TASK TO COMPLETE: Reproduce the span that opens at the line containing "const centre = bounds.getCenter(new" and closes at the line containing "before = set(bpy.data.objects)", both lines included, without alteration and without any other line.

DATA BLOCK:
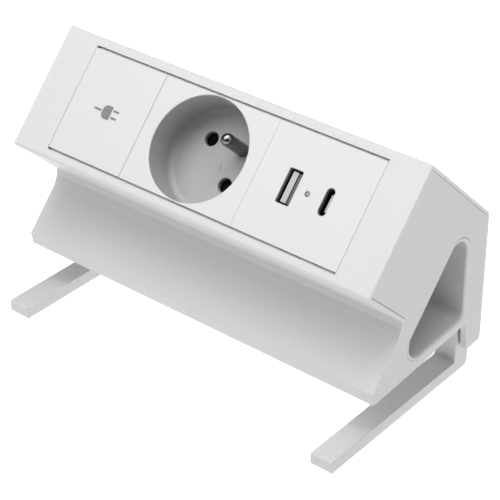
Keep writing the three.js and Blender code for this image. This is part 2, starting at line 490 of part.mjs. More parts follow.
const wire = (name, points, r, material, n = 26) => {
  const path = new THREE.CatmullRomCurve3(points.map((p) => new THREE.Vector3(...p)), false, "centripetal");
  add(face, name, new THREE.ExtrudeGeometry(shape(circle(0, 0, r, 8)), { steps: n, bevelEnabled: false, extrudePath: path }), material);
};
wire("live_wire", [[-37, 0, -26.5], [-33, 0.4, -27.0], [-30.6, 2.4, -31.5], [-27.6, 5.2, -35.6], [-23.5, 6.6, -36.9], [LIVE_X[0], 6.7, -35.0], [LIVE_X[0], 6.7, -31.5], [LIVE_X[0], 6.7, -25.8]], 1.0, M.red, 20);
wire("earth_wire", [[-37, 9, -26.5], [-33, 9.3, -27.0], [-30.2, 10.2, -31.5], [-27, 11.8, -35.6], [-18, 13.4, -37.2], [-4, 13.7, -37.2], [pinAt[0], 13.6, -35.0], [pinAt[0], 13.6, -31.5], [pinAt[0], 13.6, -21.4]], 1.0, M.green, 26);
wire("neutral_wire", [[-37, -9, -26.5], [-33, -9.1, -27.0], [-29.8, -9, -31.5], [-27, -8.6, -35.6], [-18, -7.4, -37.2], [1, -6.8, -37.2], [NEUTRAL_X[0], -6.7, -35.0], [NEUTRAL_X[0], -6.7, -31.5], [NEUTRAL_X[0], -6.7, -25.8]], 1.0, M.blue, 24);
wire("usb_live_wire", [[LIVE_X[1], 6.7, -25.8], [LIVE_X[1], 6.7, -31.5], [LIVE_X[1], 6.6, -35.0], [-12.6, 6.0, -37.1], [0, 3.6, -37.3], [14, 3.4, -37.3], [21.6, 3.5, -37.2], [25.6, 3.5, -35.0], [25.6, 3.5, -31.5], [25.6, 3.5, -17.1]], 0.9, M.red, 28);
wire("usb_neutral_wire", [[NEUTRAL_X[1], -6.7, -25.8], [NEUTRAL_X[1], -6.7, -31.5], [NEUTRAL_X[1], -6.6, -35.0], [14.0, -5.2, -37.1], [20.6, -2.4, -37.2], [25.6, -2.0, -35.0], [25.6, -2.0, -31.5], [25.6, -2.0, -17.1]], 0.9, M.blue, 24);

// ---------------------------------------------------------------- cable gland in the tunnel
// the housing wall lies between z = -38.9 and -40.2 here
const hex = (r, z0, z1, hole) => minus(solid(slab(circle(GLAND.x, GLAND.y, r, 6), z0, z1)), solid(slab(circle(GLAND.x, GLAND.y, hole, 24), z0 - 1, z1 + 1)));
const ringOf = (profile, n = 24) => turned(profile, GLAND.x, GLAND.y, n);
add(face, "gland_body", union(
  solid(ringOf([[4.2, -36.0], [5.9, -36.0], [5.9, -40.5], [8.2, -40.5], [8.2, -43.0], [6.2, -43.0], [6.2, -48.0], [4.2, -48.0], [4.2, -36.0]]))), M.dark);
add(face, "gland_lock_nut", hex(8.8, -38.6, -36.4, 6.15), M.dark);
add(face, "gland_seal", ringOf([[2.9, -44.0], [3.95, -44.0], [3.95, -48.6], [2.9, -48.6], [2.9, -44.0]]), M.rubber);
add(face, "gland_dome_nut", ringOf([[6.5, -43.3], [8.0, -43.3], [8.0, -48.0], [6.6, -50.6], [3.6, -51.4], [3.6, -49.0], [6.5, -48.4], [6.5, -43.3]]), M.dark);

// ---------------------------------------------------------------- origin
object.updateMatrixWorld(true);
const bounds = new THREE.Box3().setFromObject(object, true);
const centre = bounds.getCenter(new THREE.Vector3());
model.position.set(0, -centre.y, -bounds.min.z);
object.name = "desk_power_strip";

export default object;
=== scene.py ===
"""Looks for the desk power strip: detailed meshes, procedural materials, studio light and camera.
Lengths in the drawing helpers are millimetres in the section frame of the part (x along the housing,
y back, z up from the underside); world() turns them into the row frame."""
import json
import math

import bmesh
import bpy
from mathutils import Matrix, Vector

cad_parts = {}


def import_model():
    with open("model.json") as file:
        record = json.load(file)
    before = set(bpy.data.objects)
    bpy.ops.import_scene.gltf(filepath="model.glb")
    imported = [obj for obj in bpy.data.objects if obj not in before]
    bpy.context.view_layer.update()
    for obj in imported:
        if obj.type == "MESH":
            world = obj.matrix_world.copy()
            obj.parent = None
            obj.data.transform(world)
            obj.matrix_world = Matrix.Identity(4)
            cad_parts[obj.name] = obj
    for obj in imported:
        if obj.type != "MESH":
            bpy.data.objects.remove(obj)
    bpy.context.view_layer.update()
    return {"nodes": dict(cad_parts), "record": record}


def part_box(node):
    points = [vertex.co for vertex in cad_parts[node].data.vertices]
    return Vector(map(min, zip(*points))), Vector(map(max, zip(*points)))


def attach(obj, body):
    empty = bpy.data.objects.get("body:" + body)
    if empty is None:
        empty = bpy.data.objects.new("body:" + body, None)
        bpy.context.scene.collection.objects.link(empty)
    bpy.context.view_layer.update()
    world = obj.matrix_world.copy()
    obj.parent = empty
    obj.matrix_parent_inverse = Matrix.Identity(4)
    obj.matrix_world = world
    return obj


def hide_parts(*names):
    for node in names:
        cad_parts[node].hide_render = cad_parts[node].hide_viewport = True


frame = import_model()
nodes = frame["nodes"]

# ------------------------------------------------------------------ frame
_hlo, _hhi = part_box("housing_profile")
YC = 67.2 - _hhi.y * 1000
ZB = _hlo.z * 1000 + 12.95
TO_ROW = Matrix.Scale(0.001, 4) @ Matrix.Translation((0, -YC, ZB))
FACE = Matrix.Translation((0, 11.715, 62.995)) @ Matrix.Rotation(math.pi / 4, 4, "X")


def world(p):
    return TO_ROW @ Vector(p)


# ------------------------------------------------------------------ sizes, as in the part
HALF = 79.0
WALL = 1.3
RECESS = 2.2
CAP_T = 2.0
SQ = math.sqrt(0.5)
OUTLINE = [
    (-0.4, -0.8, 0.8), (35.6, -0.8, 0.2), (36.2, 0, 0.2), (57.0, 0, 0.5), (58.4, -12.95, 0.8), (67.2, -12.95, 1.2),
    (67.2, 41.66, 1.2), (28.79, 80.07, 0.8), (-5.36, 45.92, 1.2), (15.2, 25.36, 0.8),
    (15.0, 22.6, 2.5), (13.2, 18.9, 3.0), (-1.1, 4.4, 0.7),
]
T_R = {"left": 7.7, "right": 3.0, "top": 7.0}
SOCKET_C = -5.15
PIN = (SOCKET_C + SQ * 10, SQ * 10)
HOLES = [(SOCKET_C - SQ * 9.5, SQ * 9.5), (SOCKET_C + SQ * 9.5, -SQ * 9.5)]
GLAND = (-52.0, -8.0)
ARM_X, ARM_W = 70.85, 8.9
RAKE = math.radians(3.27)


# ------------------------------------------------------------------ outlines
def rounded(points, step=5.0):
    out = []
    n = len(points)
    for i in range(n):
        x, y = points[i][:2]
        r = points[i][2] if len(points[i]) > 2 else 0
        if not r:
            out.append((x, y))
            continue
        p = Vector((x, y))
        a = Vector(points[i - 1][:2]) - p
        b = Vector(points[(i + 1) % n][:2]) - p
        la, lb = a.length, b.length
        a.normalize(); b.normalize()
        ang = math.acos(max(-1, min(1, a.dot(b))))
        t = min(r / math.tan(ang / 2), la * 0.499, lb * 0.499)
        rr = t * math.tan(ang / 2)
        c = p + (a + b).normalized() * (rr / math.sin(ang / 2))
        s, e = p + a * t - c, p + b * t - c
        a0, a1 = math.atan2(s.y, s.x), math.atan2(e.y, e.x)
        d = (a1 - a0 + math.pi) % (2 * math.pi) - math.pi
        k = max(2, math.ceil(abs(math.degrees(d)) / step))
        out += [(c.x + rr * math.cos(a0 + d * j / k), c.y + rr * math.sin(a0 + d * j / k)) for j in range(k + 1)]
    return out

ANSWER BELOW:
const centre = bounds.getCenter(new THREE.Vector3());
model.position.set(0, -centre.y, -bounds.min.z);
object.name = "desk_power_strip";

export default object;
=== scene.py ===
"""Looks for the desk power strip: detailed meshes, procedural materials, studio light and camera.
Lengths in the drawing helpers are millimetres in the section frame of the part (x along the housing,
y back, z up from the underside); world() turns them into the row frame."""
import json
import math

import bmesh
import bpy
from mathutils import Matrix, Vector

cad_parts = {}


def import_model():
    with open("model.json") as file:
        record = json.load(file)
    before = set(bpy.data.objects)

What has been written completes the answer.